Diatur juga mengenai pembagian saham di dua holding tersebut, di mana Negara Indonesia memiliki 1% saham seri A Dwiwarna dengan hak istimewa melalui kementerian yang menyelenggarakan urusan urusan pemerintahan di bidang BUMN (Pasal 3AB Ayat 5 dan Pasal 3AM Ayat 2). Sementara itu, Badan Danantara memiliki 99% saham seri B pada Holding Investasi (Pasal 3AB Ayat 6) dan Holding Operasional (Pasal 3AM Ayat 3).
Penutup
Beberapa hal menjadi catatan. Pertama, disebutkan bahwa syarat untuk menjadi anggota Dewan Komisaris, Direksi Holding Investasi dan Badan Pelaksana adalah tidak dinyatakan sebagai orang perseorangan yang tercela.

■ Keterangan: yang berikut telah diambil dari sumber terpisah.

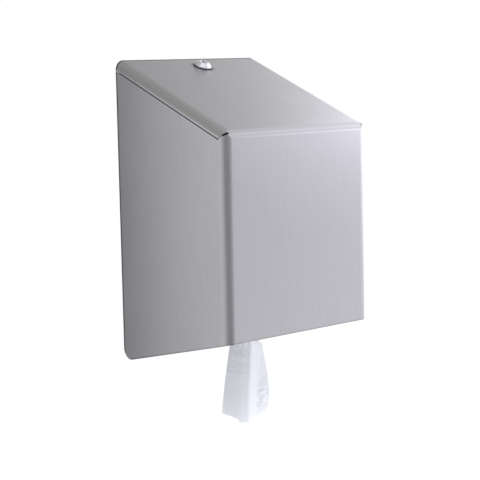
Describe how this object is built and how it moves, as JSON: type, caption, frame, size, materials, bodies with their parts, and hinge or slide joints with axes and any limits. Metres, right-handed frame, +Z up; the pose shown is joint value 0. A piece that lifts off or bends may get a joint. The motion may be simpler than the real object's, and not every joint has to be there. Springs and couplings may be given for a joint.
{
  "type": "centre-pull paper roll dispenser",
  "caption": "Wall-hung brushed stainless dispenser for a centre-pull paper roll, with a keyed, hinged sloping cover and paper hanging from a nozzle.",
  "frame": {"origin": "centre of the four wall holes, on the back plate's wall face", "axes": "+Z up, +Y into the wall, so the front faces -Y, +X to the right seen from the front"},
  "size_m": [0.24, 0.213, 0.4801],
  "materials": {
    "brushed_cover": "fine upright grain, satin",
    "inner_steel": "plain mill sheet",
    "fastener_steel": "zinc plated",
    "lock_chrome": "polished chrome",
    "white_plastic": "moulded, satin",
    "nylon": "natural nylon",
    "black_rubber": "matt rubber",
    "tissue": "soft embossed tissue"
  },
  "bodies": {
    "wall_unit": {"back_plate": "inner_steel", "shelf": "inner_steel", "shelf_rivets": "fastener_steel", "nozzle": "white_plastic", "nozzle_ring": "white_plastic", "lock_catch": "fastener_steel", "catch_rivets": "fastener_steel", "rubber_buffers": "black_rubber", "hinge_bushes": "nylon", "paper_roll": "tissue", "paper_tail": "tissue"},
    "cover_unit": {"cover": "brushed_cover", "hinge_studs": "fastener_steel", "stud_clips": "fastener_steel", "lock_body": "lock_chrome", "lock_washer": "fastener_steel", "lock_nut": "fastener_steel"},
    "lock_barrel": {"lock_plug": "lock_chrome", "lock_cam": "fastener_steel", "cam_washer": "fastener_steel", "cam_screw": "fastener_steel"}
  },
  "joints": [
    {"name": "cover_hinge", "type": "hinge", "parent": "wall_unit", "child": "cover_unit", "pos_m": [0, -0.015, -0.17823], "axis": [1, 0, 0], "range_deg": [0, 100]},
    {"name": "lock_turn", "type": "hinge", "parent": "cover_unit", "child": "lock_barrel", "pos_m": [0.003, -0.027, 0.18545], "axis": [0, -0.3759, 0.9267], "range_deg": [0, 90]}
  ]
}
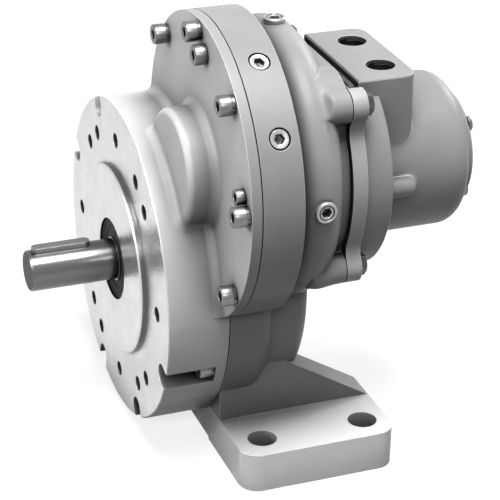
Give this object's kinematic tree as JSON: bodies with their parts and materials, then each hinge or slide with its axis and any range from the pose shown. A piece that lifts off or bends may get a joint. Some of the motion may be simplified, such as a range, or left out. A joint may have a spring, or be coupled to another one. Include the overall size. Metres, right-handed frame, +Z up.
{
  "type": "geared air vane motor",
  "caption": "Air vane motor on a reduction gear: round mounting flange with keyed shaft, gear case with foot, and motor barrel with air ports on top.",
  "frame": {"origin": "centre of the front mounting face, on the output shaft's axis", "axes": "+Y along the shafts from the output end to the motor, +Z up from the foot, +X to the right as seen from the output end"},
  "size_m": [0.3055, 0.2756, 0.302],
  "materials": {
    "casting": "bead blasted",
    "gasket": "dull",
    "seal": "satin",
    "screw_steel": "zinc plated",
    "plug_steel": "plated",
    "shaft_steel": "ground",
    "bearing_steel": "polished",
    "gear_steel": "hobbed",
    "liner_iron": "ground",
    "rotor_iron": "turned",
    "vane_laminate": "dull"
  },
  "bodies": {
    "housing": {"adapter_plate": "casting", "adapter_screws": "screw_steel", "carrier_bearing_outer_race": "bearing_steel", "case_gasket": "gasket", "channel_screws": "screw_steel", "channel_washers": "screw_steel", "cylinder_liner": "liner_iron", "end_cap": "casting", "end_cap_screws": "screw_steel", "front_end_plate": "liner_iron", "front_housing": "casting", "gear_case": "casting", "locking_screw": "screw_steel", "motor_gasket": "gasket", "motor_housing": "casting", "motor_screws": "screw_steel", "motor_seal": "seal", "neck_gasket": "gasket", "output_bearing_outer_race": "bearing_steel", "pinion_bearing_outer_race": "bearing_steel", "plate_screws": "screw_steel", "plate_washers": "screw_steel", "rear_end_plate": "liner_iron", "rim_plugs": "plug_steel", "ring_gear": "gear_steel", "rotor_bearing_outer_race": "bearing_steel", "shaft_seal": "seal", "shoulder_plugs": "plug_steel", "vent_plug": "plug_steel"},
    "output": {"output_bearing_balls": "bearing_steel", "output_bearing_inner_race": "bearing_steel", "output_shaft": "shaft_steel", "output_wheel": "gear_steel", "shaft_key": "screw_steel", "wheel_key": "screw_steel"},
    "carrier": {"carrier_bearing_balls": "bearing_steel", "carrier_bearing_inner_race": "bearing_steel", "pinion_bearing_balls": "bearing_steel", "pinion_bearing_inner_race": "bearing_steel", "pinion_shaft": "gear_steel", "planet_carrier": "gear_steel", "planet_pins": "bearing_steel"},
    "planet_1": {"planet_gear_1": "gear_steel"},
    "planet_2": {"planet_gear_2": "gear_steel"},
    "planet_3": {"planet_gear_3": "gear_steel"},
    "rotor": {"rotor": "rotor_iron", "rotor_bearing_balls": "bearing_steel", "rotor_bearing_inner_race": "bearing_steel", "sun_gear": "gear_steel", "vanes": "vane_laminate"}
  },
  "joints": [
    {"name": "output_spin", "type": "hinge", "parent": "housing", "child": "output", "pos_m": [0, 0, 0], "axis": [0, 1, 0], "continuous": true},
    {"name": "carrier_spin", "type": "hinge", "parent": "housing", "child": "carrier", "pos_m": [0.06686, 0, 0.09203], "axis": [0, 1, 0], "continuous": true},
    {"name": "rotor_spin", "type": "hinge", "parent": "housing", "child": "rotor", "pos_m": [0.06686, 0, 0.09203], "axis": [0, 1, 0], "continuous": true},
    {"name": "planet_1_spin", "type": "hinge", "parent": "carrier", "child": "planet_1", "pos_m": [0.06686, 0.085, 0.13703], "axis": [0, 1, 0], "continuous": true},
    {"name": "planet_2_spin", "type": "hinge", "parent": "carrier", "child": "planet_2", "pos_m": [0.02789, 0.085, 0.06953], "axis": [0, 1, 0], "continuous": true},
    {"name": "planet_3_spin", "type": "hinge", "parent": "carrier", "child": "planet_3", "pos_m": [0.10583, 0.085, 0.06953], "axis": [0, 1, 0], "continuous": true}
  ],
  "couplings": [
    {"joint": "carrier_spin", "follows": "output_spin", "ratio": -2.8235},
    {"joint": "rotor_spin", "follows": "output_spin", "ratio": -11.294},
    {"joint": "planet_1_spin", "follows": "output_spin", "ratio": 8.4706},
    {"joint": "planet_2_spin", "follows": "output_spin", "ratio": 8.4706},
    {"joint": "planet_3_spin", "follows": "output_spin", "ratio": 8.4706}
  ]
}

Arti tercela menurut Kamus Besar Bahasa Indonesia (KBBI) adalah sesuatu yang menyebabkan kurang sempurna, aib, hinaan patut dicela dan tidak pantas.
Tidak ada penjelasan lebih lanjut dalam UU No 1 Tahun 2025, mengapa tiga posisi itu melarang orang tercela masuk. Namun bisa dibayangkan apa jadinya jika orang-orang tercela memimpin Danantara, yang mengelola US$ 900 miliar (sekitar Rp 14.715 triliun dengan kurs Rp 16.350).
Kedua, peluang profesional asing menjadi anggota Dewan Pengawas. Disinyalir eks Perdana Inggris Tony Blair dan investor kawakan Amerika Serikat Ray Dalio, yang akan masuk.
Wakil Ketua Dewan Pengawas Muliawan Hadad mengatakan Danantara saat ini ingin ada eksposur dari dunia internasional yang sangat kuat dan dua sosok tersebut dinilai dapat menjadi sorotan global untuk Danantara.
Ketiga, Anggaran Pendapatan dan Belanja Negara (APBN) menganut sistem Defisit Anggaran. Hal ini disebabkan karena untuk “mendongkrak” pertumbuhan dan pembangunan, namun sumber Pendapatan Negara tidak dapat membiayai Belanja Negara. Kekurangan ini ditutup atau dibiayai oleh utang luar negeri.
Dengan berdirinya Danantara diharapkan saving gap ini, karena ketergantungan pemerintah terhadap dana asing/utang luar negeri, dapat berkurang secara signifikan.